If you add in taxes, insurance, and maintenance costs, your monthly expenses will be around $1,000. If you (or you and your family) live in one unit and rent the other three, not only will you not be paying anything for shelter, but you will be getting paid $500 per month to live in your house. And, your tenants are building your equity for you.

Buy a Property That You Can Make Improvements To

Robert Kiyosaki, author of “Rich Dad, Poor Dad,” is often asked, “What advice would you give to the average investor?” His reply? “Don’t be average.”

Average real estate investors focus on buying homes and hoping the value of their homes appreciate over time. This is merely sophisticated gambling. A better strategy is to buy properties which you can improve. Buy properties whose values you can make go up.

Certainly the easiest way is to buy properties that need repairs. Repairs can increase the value of a property. So can improvements, i.e. adding an additional unit. But, there are lots of other ways to improve a property, such as re-zoning the property, cutting down the trees in the backyard to make for a better view, changing the street name to a more prestigious name, just to name a few ideas.

Be creative! Or if you’re finding yourself lacking, find homes with a solid foundation that need repairs and repair them. Once your property is nicer, you can charge more for rent. Thus, you will be increasing the value of your home and your equity.

Don’t Fret Over Being a Landlord

Being a landlord takes work.

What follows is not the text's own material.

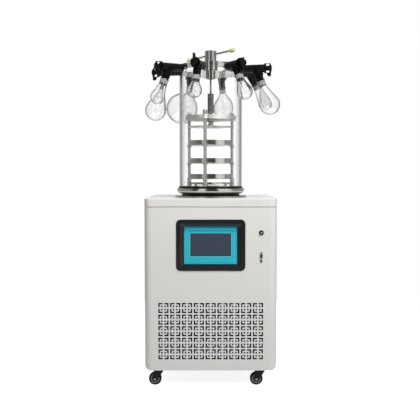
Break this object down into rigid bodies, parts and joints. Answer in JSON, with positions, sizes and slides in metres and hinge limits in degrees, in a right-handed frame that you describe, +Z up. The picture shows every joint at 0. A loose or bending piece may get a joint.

It is a part-time job. But, that being said, after you’re initially set up, it is a very part-time job. Besides, you didn’t think you could build a fortune sitting on the couch watching T.V., did you?

At Your Next Duty Station, Buy Another One

When you PCS (Permanent Change of Station), keep the house you were living in. Rent out the unit you were in, but this time, find a tenant who is willing to manage the property for you in exchange for a heavily discounted rent. You can find somebody new or ask your favorite, most trusted tenant in one of the other units to do this.

At your new duty station, buy another home. Repeat the process outlined above. Keep repeating this the whole time you are in the military. As you can see, with each PCS you are building a permanent income for yourself. By the time you’re ready to retire, you’ll probably find that you’re making more money off your properties than you will be off the military retirement check.

You might even be able to retire early off your houses and forgo the military retirement entirely!

Use Your VA Loan

You have a distinct advantage as a military member over others. The VA Loan allows you to buy homes with zero money down, as long as it is your primary residence. Well, four unit homes that you live in do count as your personal residence. So you can get started without having a small fortune saved for a down payment.

All Incomes Are Not Treated Equal

When you are an employee, such as a member of the military, you earn your money, get taxed on what you earn, and you can spend whatever is left. But landlords are investors, and investors have very different tax laws that apply to them. Investors earn their money, spend whatever they can, and get taxed on whatever is left – if there is anything left.

So, if part of your home is an office where you keep track of your properties and tenants, that part is a tax deduction (up to 25%). If you go out to eat and discuss your landlording duties, 50% of the meal is a tax write-off. Your cellphone, the mileage you put on your car when you are doing property-work, and all sorts of things are tax-write offs. As long as it relates to your landlording duties, it is a write-off.

Depreciate Your Homes

The IRS allows you to count depreciation of your home as an expense. For residential homes (four units or less), you can depreciate 1/27.5th of your home each year in what is called “Straight-Line Depreciation.” This is a phantom expense. It is not really an expense that you outlay in terms of cash, but it does count as an expense on your tax return. This means less taxes you have to pay.

The IRS gives investors a tax break for those who buy investment properties and lose money on them. Many people choose to buy properties specifically to lose money so that they get this tax break. Others simply forgo the tax break and buy properties that make money. In some cases, you can make money, but after the depreciation expense is added in, it appears as though you lose money.

So, in cases like these, you would be making money and getting the tax break for losing money at the same time. Consider it your reward for stimulating the economy, investing in the economy, and providing housing for others.

This is Just a Start

There are all kinds of places you can go to from here; this is just a simple guide designed to get you thinking in the right direction. Remember, the military is a gold-mine! Get started digging!